JPMorgan Chase has raised the probability of a US and global recession to 60% in 2025, citing a significant escalation in tariffs announced by US President Donald Trump. This marks a 20-percentage-point increase from the bank’s March forecast. JPMorgan also warned that current trade policies represent the greatest threat to the global economic outlook.

According to a report reviewed by MarketWatch, the cumulative tariff increases this year—totaling 22%—would constitute the largest US tax hike since 1968. “The effect of this tax increase will likely be amplified by retaliatory measures, a decline in US business confidence, and supply chain disruptions,” said Bruce Kasman, Chief Economist, JPMorgan.

Kasman described the current US trade stance as a “significant macroeconomic shock,” adding that while JPMorgan has not yet fully factored in the impact of these tariffs into its forecasts, it is “likely” they will trigger a global recession by 2025. For the United States, the downturn may be “mild,” but prolonged trade restrictions and reduced migration flows could raise supply-side costs and curb long-term GDP growth.

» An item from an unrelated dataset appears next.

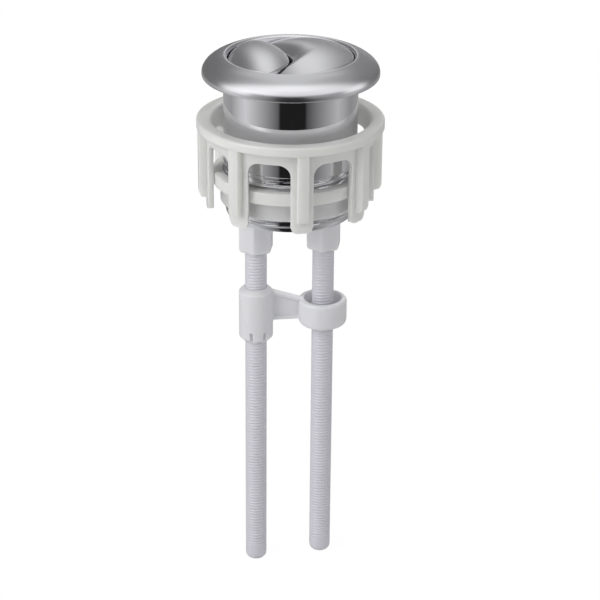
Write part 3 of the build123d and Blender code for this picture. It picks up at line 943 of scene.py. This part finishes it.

The analysis was published in a JPMorgan report titled “There Will Be Blood,” which emphasizes that US protectionism is the top global economic risk of 2025. “The probability of achieving balanced growth and normalized inflation has now fallen to just 10%,” the report states.

Trump’s latest trade measures include a minimum global tariff of 10%, effective this Saturday, and a “reciprocal” tariff scheduled for Apr. 9. These measures apply differentiated rates by region: 20% on European imports, 34% on Chinese goods, and 26% on products from India.

In response, China’s Ministry of Commerce announced a 34% tariff on all US imports, effective Apr. 10, one day after the US tariffs take effect. China also unveiled new export restrictions on several critical rare materials used in electronics, aerospace, and other high-tech industries.

While monetary and fiscal policy tools may help cushion the impact, JPMorgan noted their effects would be limited. “Even if there is policy easing, the overall macroeconomic damage will remain significant,” Kasman said.